§ Requirements
Using the entries below, transcribe exactly the line containing "What parts and" and each line that follows it to the end.

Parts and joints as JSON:
══════════════════════════════
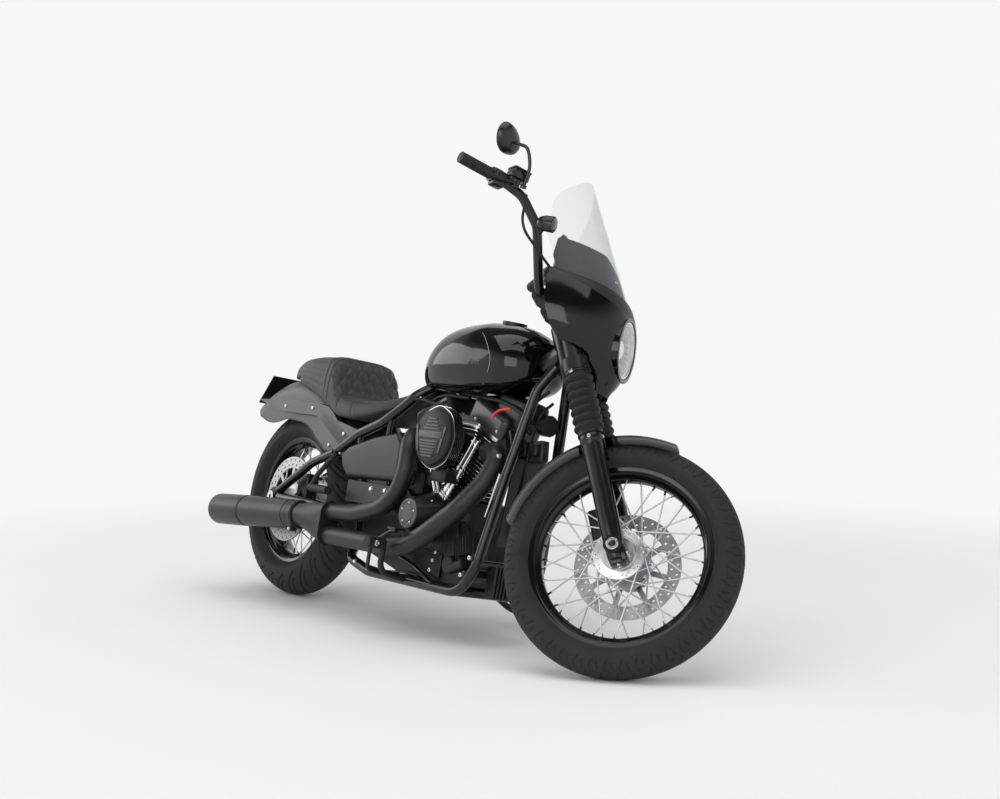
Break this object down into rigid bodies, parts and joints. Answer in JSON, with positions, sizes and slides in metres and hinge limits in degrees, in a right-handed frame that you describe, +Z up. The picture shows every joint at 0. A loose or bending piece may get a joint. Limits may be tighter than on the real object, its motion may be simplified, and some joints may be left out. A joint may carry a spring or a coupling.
{
  "type": "cruiser motorcycle",
  "caption": "Cruiser motorcycle with an air-cooled V-twin, wire wheels, fork-mounted fairing with windscreen and stepped seat, leaning on its side stand.",
  "frame": {"origin": "on the ground, under the middle of the box around the parked motorcycle", "axes": "+X forward along the motorcycle, +Y to the rider's left, the side it leans to, +Z up"},
  "size_m": [2.2379, 0.7772, 1.5243],
  "materials": {
    "tyre": "matt moulded rubber",
    "gloss_black": "gloss black paint under clear coat",
    "satin_black": "satin black paint",
    "dark_grey": "satin dark grey paint",
    "engine_metal": "black coated castings with machined fin edges",
    "bright_metal": "satin machined alloy and steel spokes",
    "steel": "brushed steel",
    "chrome": "polished chrome",
    "caliper_black": "black anodised",
    "rubber": "matt rubber",
    "plastic_black": "black plastic",
    "leather": "black stitched leather",
    "lens": "clear lamp lens",
    "screen": "clear screen"
  },
  "bodies": {
    "chassis": {"frame": "satin_black", "swingarm": "satin_black", "engine_cases": "satin_black", "cylinder_front": "engine_metal", "cylinder_rear": "engine_metal", "rocker_cover_front": "dark_grey", "rocker_cover_rear": "dark_grey", "pushrod_tubes": "chrome", "cam_cover": "satin_black", "air_cleaner": "dark_grey", "primary_cover": "satin_black", "exhaust_pipes": "satin_black", "muffler": "satin_black", "fuel_tank": "gloss_black", "fuel_cap": "plastic_black", "seat": "leather", "rear_fender": "dark_grey", "fender_struts": "satin_black", "plate_holder": "satin_black", "side_covers": "satin_black", "electrics_box": "plastic_black", "front_panel": "satin_black", "oil_cooler": "engine_metal", "horn": "satin_black", "foot_pegs": "rubber", "foot_controls": "satin_black", "drive_belt": "rubber", "rear_caliper": "caliper_black", "rear_axle": "steel"},
    "front_end": {"lower_clamp": "satin_black", "upper_clamp": "satin_black", "fork_tubes": "steel", "fork_gaiters": "rubber", "fork_sliders": "satin_black", "front_axle": "steel", "front_fender": "gloss_black", "fairing": "gloss_black", "headlamp_shell": "gloss_black", "headlamp_lens": "lens", "windscreen": "screen", "handlebar": "satin_black", "grips": "rubber", "hand_controls": "plastic_black", "mirrors": "plastic_black", "front_signals": "satin_black", "front_caliper": "caliper_black", "brake_line": "rubber"},
    "front_wheel": {"front_tyre": "tyre", "front_rim": "gloss_black", "front_hub": "bright_metal", "front_disc": "steel"},
    "rear_wheel": {"rear_tyre": "tyre", "rear_rim": "gloss_black", "rear_hub": "bright_metal", "rear_disc": "steel", "belt_sprocket": "steel"},
    "stand": {"side_stand": "satin_black"}
  },
  "joints": [
    {"name": "steering", "type": "hinge", "parent": "chassis", "child": "front_end", "pos_m": [0.51376, 0.00789, 0.80743], "axis": [-0.4907, 0.1663, 0.8553], "range_deg": [-72.8, 0]},
    {"name": "front_wheel_spin", "type": "hinge", "parent": "front_end", "child": "front_wheel", "pos_m": [0.82886, -0.0724, 0.30232], "axis": [-0.5189, 0.7328, -0.4402], "continuous": true},
    {"name": "rear_wheel_spin", "type": "hinge", "parent": "chassis", "child": "rear_wheel", "pos_m": [-0.79607, -0.09058, 0.31839], "axis": [-0.0021, 0.9814, -0.192], "continuous": true},
    {"name": "side_stand_hinge", "type": "hinge", "parent": "chassis", "child": "stand", "pos_m": [0.10672, 0.01948, 0.11071], "axis": [-0.2712, 0.9616, -0.0422], "range_deg": [0, 112]}
  ]
}
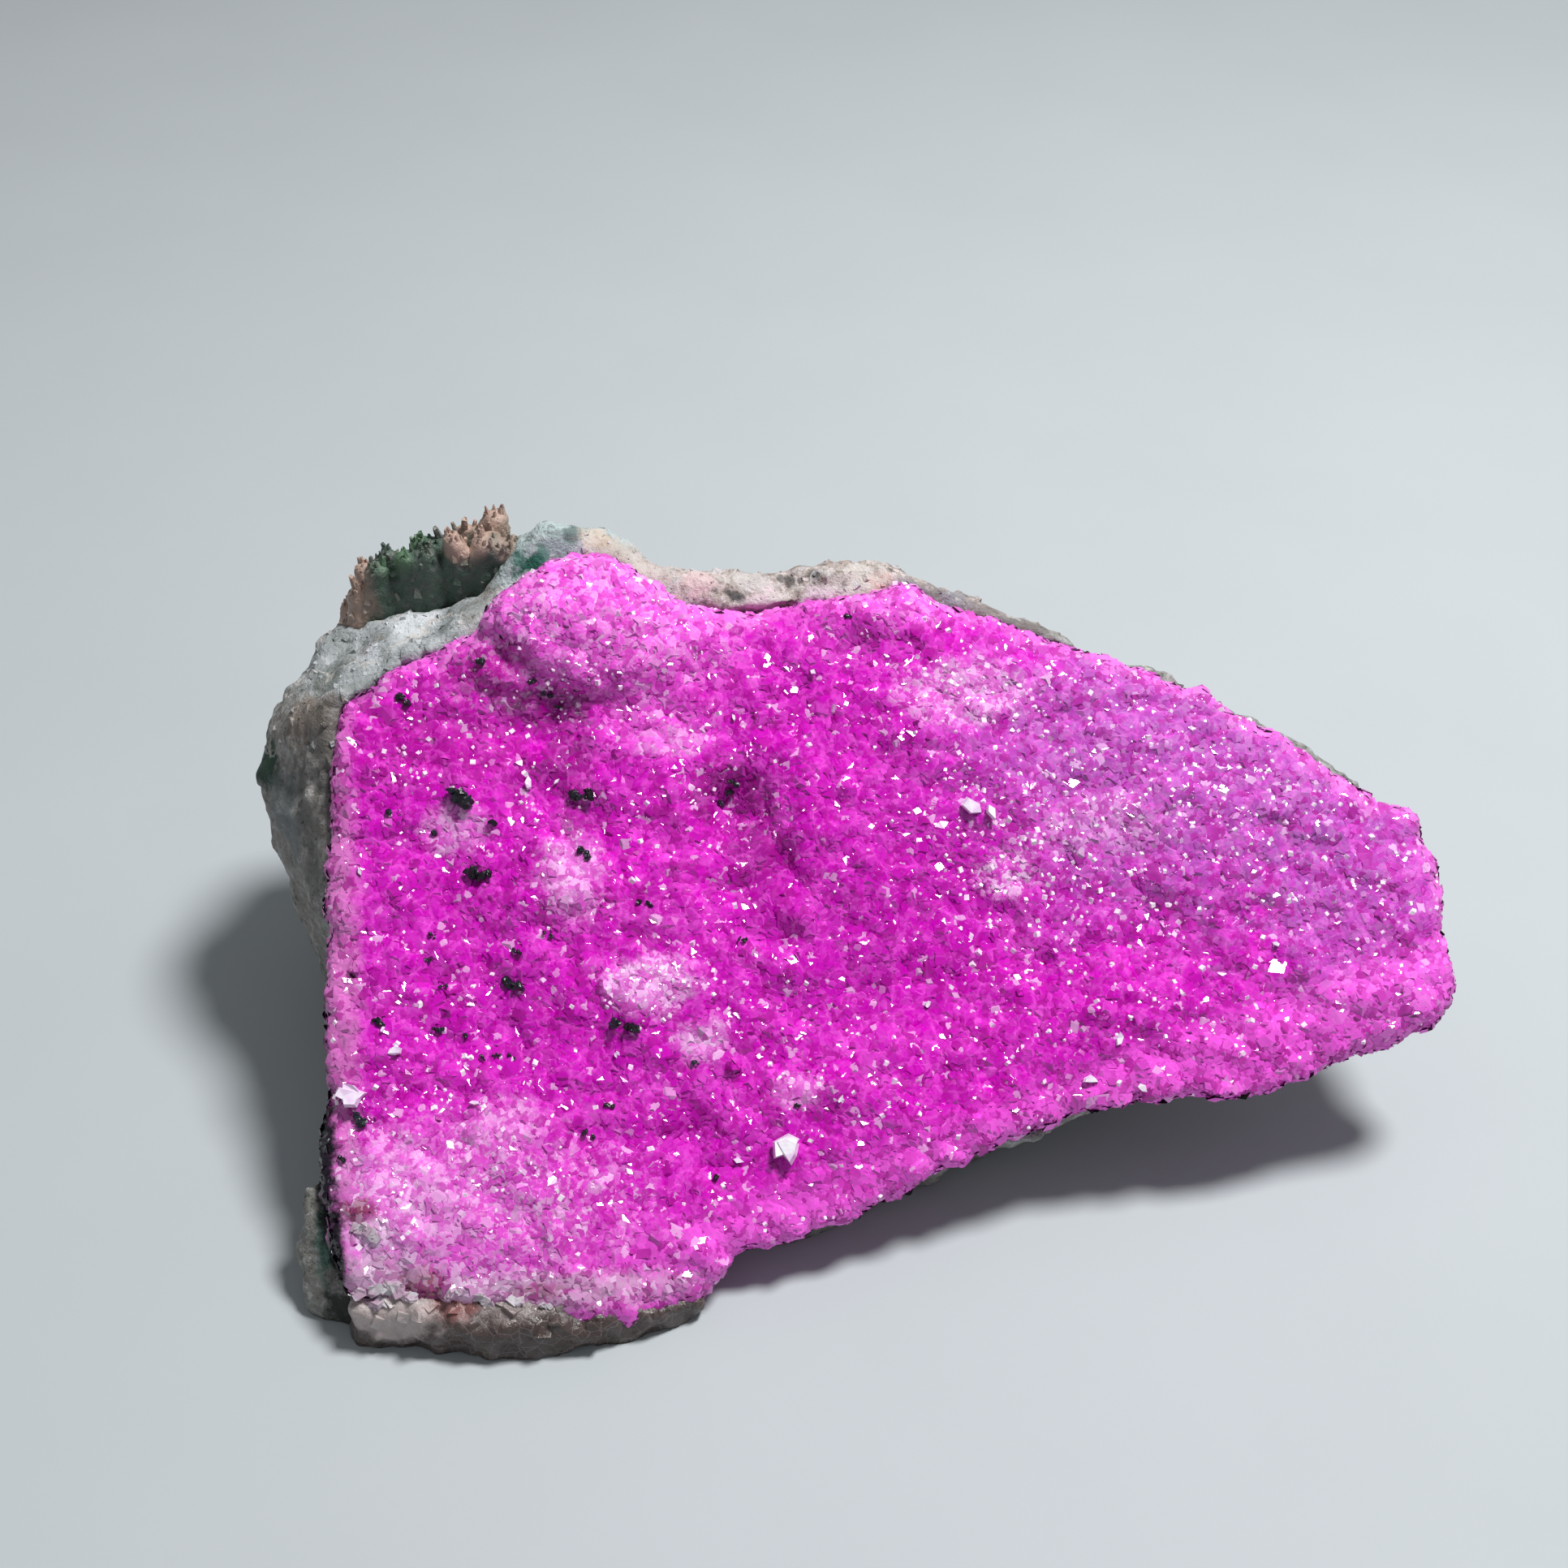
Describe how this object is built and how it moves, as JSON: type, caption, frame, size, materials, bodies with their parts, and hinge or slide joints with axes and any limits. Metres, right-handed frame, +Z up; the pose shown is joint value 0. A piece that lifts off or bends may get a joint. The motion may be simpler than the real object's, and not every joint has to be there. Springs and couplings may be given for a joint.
{
  "type": "cobaltoan calcite mineral specimen",
  "caption": "Loose hand specimen: a sloping plate of fine magenta crystal druse on a wedge of grey host rock, with a pale seam along its foot and a dark crystal ridge behind",
  "frame": {"origin": "middle of the specimen's box seen from above, on the surface it rests on", "axes": "+Z up, +X along the plate's long lower edge to the pointed end, +Y away from the viewer, behind the plate"},
  "size_m": [0.0647, 0.04, 0.0277],
  "materials": {
    "host_rock": "broken granular grey-green rock, matt with small glints",
    "pink_calcite": "sugary translucent magenta crystals with bright glinting faces",
    "pale_calcite": "colourless to tan translucent calcite, fractured",
    "dark_ridge": "brown and dark green crystal fingers, satin"
  },
  "bodies": {
    "root": {"matrix_rock": "host_rock", "pink_calcite_druse": "pink_calcite", "pale_calcite_seam": "pale_calcite", "rear_crystal_ridge": "dark_ridge"}
  },
  "joints": []
}
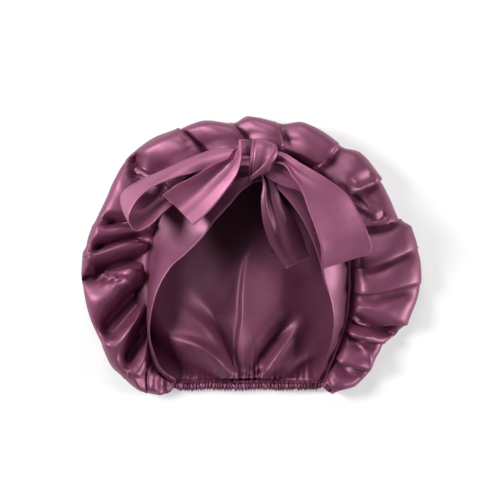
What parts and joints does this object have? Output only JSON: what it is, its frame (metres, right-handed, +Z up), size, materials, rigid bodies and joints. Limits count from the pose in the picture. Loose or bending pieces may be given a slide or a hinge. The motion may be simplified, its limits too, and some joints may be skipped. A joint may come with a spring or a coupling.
{
  "type": "sleep bonnet",
  "caption": "Satin sleep bonnet lying on its crown: pleated puffed crown, wide face band tied in a bow, and a ruched elastic at the nape.",
  "frame": {"origin": "on the floor under the middle of the bonnet, which lies on the back of its crown", "axes": "+Z up out of the head opening, +Y towards the forehead and its bow, -Y towards the nape elastic, +X to the right seen from above"},
  "size_m": [0.327, 0.2694, 0.0736],
  "materials": {
    "satin_crown": "plum satin",
    "satin_band": "plum satin, doubled",
    "satin_elastic": "plum satin, ruched over elastic",
    "satin_bow": "plum satin ribbon"
  },
  "bodies": {
    "root": {"crown": "satin_crown", "front_band": "satin_band", "nape_elastic": "satin_elastic", "bow_knot": "satin_bow", "bow_loop_left": "satin_bow", "bow_loop_right": "satin_bow", "bow_tail_left": "satin_bow", "bow_tail_right": "satin_bow"}
  },
  "joints": []
}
══════════════════════════════
§ Task solution
What parts and joints does this object have? Output only JSON: what it is, its frame (metres, right-handed, +Z up), size, materials, rigid bodies and joints. Limits count from the pose in the picture. Loose or bending pieces may be given a slide or a hinge. The motion may be simplified, its limits too, and some joints may be skipped. A joint may come with a spring or a coupling.
{
  "type": "sleep bonnet",
  "caption": "Satin sleep bonnet lying on its crown: pleated puffed crown, wide face band tied in a bow, and a ruched elastic at the nape.",
  "frame": {"origin": "on the floor under the middle of the bonnet, which lies on the back of its crown", "axes": "+Z up out of the head opening, +Y towards the forehead and its bow, -Y towards the nape elastic, +X to the right seen from above"},
  "size_m": [0.327, 0.2694, 0.0736],
  "materials": {
    "satin_crown": "plum satin",
    "satin_band": "plum satin, doubled",
    "satin_elastic": "plum satin, ruched over elastic",
    "satin_bow": "plum satin ribbon"
  },
  "bodies": {
    "root": {"crown": "satin_crown", "front_band": "satin_band", "nape_elastic": "satin_elastic", "bow_knot": "satin_bow", "bow_loop_left": "satin_bow", "bow_loop_right": "satin_bow", "bow_tail_left": "satin_bow", "bow_tail_right": "satin_bow"}
  },
  "joints": []
}